TUPELO • Even as her office argues in court that the state of Mississippi is providing adequate mental health services, Attorney General Lynn Fitch says she might consider fighting a judge's ruling to the contrary. 

The state is currently asking U.S. District Judge Carlton Reeves to find that it has made sufficient improvements since he ruled in 2019 that Mississippi was in violated of federal law and “operates a system that unlawfully discriminates against persons with serious mental illness.”

In a recent filing with the court, the attorney general's office argued that since this ruling, the state has made improvements to its mental health services, with additional improvements planned.

Before speaking at the Lee County Republican Women's Club on Tuesday night, Fitch told the Daily Journal that if Reeves orders additional federal remedies to improve state mental health services, she would “take a hard look” at appealing the decision.

“We represent all of the parties, and it’s in the best interest of the state to continue to provide great and empowering services,” Fitch said. “We’ll look at it, but we feel like it’s a very comprehensive plan, and the judge is going to take a hard look at it.”

Attorneys in the Mississippi Attorney General’s Office wrote in court documents on April 30 that Mississippi is in compliance with the Americans with Disabilities Act and that the state is meeting mental health needs for Mississippi residents.

“In ordering a remedy under the ADA, the Court should not read or apply the ADA (including issuing a remedy under it) in a way that would create serious and ongoing federalism problems,” the state’s argument reads. “The Court should therefore not issue sweeping relief that invades the inner, day-to-day workings of State government.”

The state has asked the court to dismiss a suit brought by the federal government. 

If Reeves rules in favor of the DOJ and the state appeals the order, the U.S. Court of Appeals for the 5th Circuit would have the option to weigh in on the suit. 

The state’s proposal is in response to a court order issued by U.S. District Judge Carlton Reeves requiring both attorneys for the state and the U.S. Department of Justice to submit a remediation plan for mental health services.

The justice department’s attorneys have until May 21 to submit their own proposed plan.

In a February hearing, attorneys for the state and the federal government indicated they were close to an agreement about a remediation order but disagreed about how to monitor the state's compliance with an anticipated remediation order.

Michael Hogan, the appointed special master who is ensuring the court’s wishes are carried out during the litigation, will have a chance to weigh in on any potential disagreements in the different plans on June 4.

The attorneys will also convene for a new hearing before the court in June 2021.

As evidence, the state argues that it has enacted more community-based treatment services such as mobile crisis response teams and crisis stabilization units in each mental health region of the state.

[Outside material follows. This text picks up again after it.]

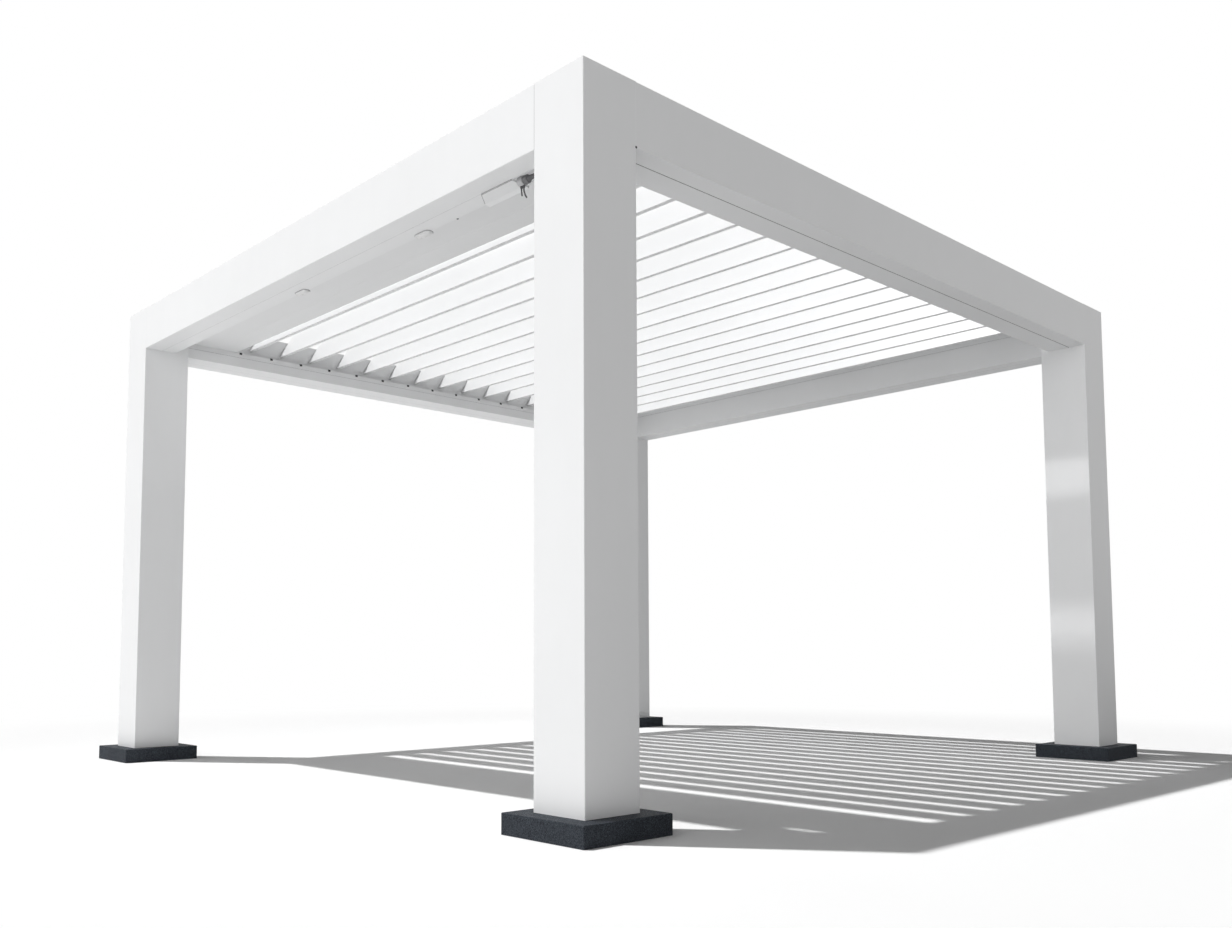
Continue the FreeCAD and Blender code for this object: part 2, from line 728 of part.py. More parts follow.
def make_lead(name, bend, tail, side):
    """A short lead that hangs from the coupling's underside and leans to the front."""
    body = DOC.addObject("PartDesign::Body", "Body")
    pipe = body.newObject("PartDesign::AdditivePipe", "Lead")
    pipe.Profile = sketched(body, "XY_Plane", [], [(0, 0, size("LeadRadius"))])
    pipe.Spine = (lead_path(body, bend, tail), ["Edge1", "Edge2", "Edge3"])
    body.Tip = pipe
    middle = -HALF_DEPTH + HATCH_END - size("LeadInset")
    place(body, (GUTTER_MIDDLE, middle + size("LeadSpacing") / 2 * side, CONNECTOR_UNDERSIDE))
    return keep(body, f"cable_lead_{name}")


def make_fittings():
    """Two low oval fittings on the inner edge of the left gutter's underside."""
    edge = -HALF_LENGTH + LEFT_GUTTER_EDGE
    radius = size("FittingWidth") / 2
    straight = size("FittingLength") - size("FittingWidth")
    drop = size("FittingDrop")
    pieces = []
    for name in ("FirstFitting", "SecondFitting"):
        y = size(name) - HALF_DEPTH - straight / 2
        x = edge - radius + size("FittingReach")
        z = UNDERSIDE - drop
        pieces.append(box(radius * 2, straight, drop, (x - radius, y, z)))
        pieces.append(rod(radius, drop, (x, y, z), None))
        pieces.append(rod(radius, drop, (x, y + straight, z), None))
    return keep(joined(pieces), "oval_fittings")


for corner, signs in CORNERS.items():
    make_pad(corner, *signs)
    make_post(corner, *signs)
make_post_caps()
for side, direction in SIDES.items():
    make_side_beam(side, direction)
    make_side_gutter(side, direction)
    make_pivot_rail(side, direction)
    make_bushes(side, direction)
for end_name, direction in ENDS.items():
    make_end_beam(end_name, direction)
make_left_gutter()
make_right_gutter()
make_left_boards()
make_closing_board()
make_louvres()
make_link_bar()
make_motor()
make_wiring_cover()
make_connector()
make_lead("near", size("NearLeadBend"), size("NearLeadTail"), -1)
make_lead("far", size("FarLeadBend"), size("FarLeadTail"), 1)
make_fittings()
DOC.recompute()

failed = [item.Label for item in DOC.Objects if "Invalid" in item.State or "Error" in item.State]
if failed:
    raise RuntimeError(f"these objects failed: {failed}")
for part in PARTS:
    if part.Shape.isNull() or not part.Shape.isValid():
        raise RuntimeError(f"{part.Label} has no valid shape")

os.makedirs("parts", exist_ok=True)
for part in PARTS:
    part.Shape.exportStep(f"parts/{part.Label}.step")
    print(part.Label, len(part.Shape.Solids), round(part.Shape.Volume / 1e6, 3))
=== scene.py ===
"""Looks of a free-standing pergola with a roof of tilting blades.

The frame gives every large piece. This script gives them their finishes, adds the small
pieces such as screws, seals and clips, and sets up a plain studio with a camera.
"""

import json
import math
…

The state was forced to enter into a remedial process after Judge Reeves ruled in September 2019 that Mississippi was in violation of the federal Americans with Disabilities Act because there were inadequate resources in Mississippi communities to treat people with mental illnesses effectively.

Reeves concluded that Mississippians with mental illness were essentially being segregated to state-run hospitals instead of being treated within community centers.

Joy Hogge is the executive director of Families with Allies, a mental health advocacy in the state.

She told the Daily Journal that she’s interested in knowing if one of the parties the AG’s office is representing are actual people who need these services and how has the AG’s office gotten their feedback on services that are needed.

“I’d also like to learn more about what outcomes will be used to assess this plan, how input from people receiving services will be gathered and how the necessary coordination among the division of Medicaid, the Department of Mental Health, the community mental health centers and managed care organizations will be accomplished,” Hogge said.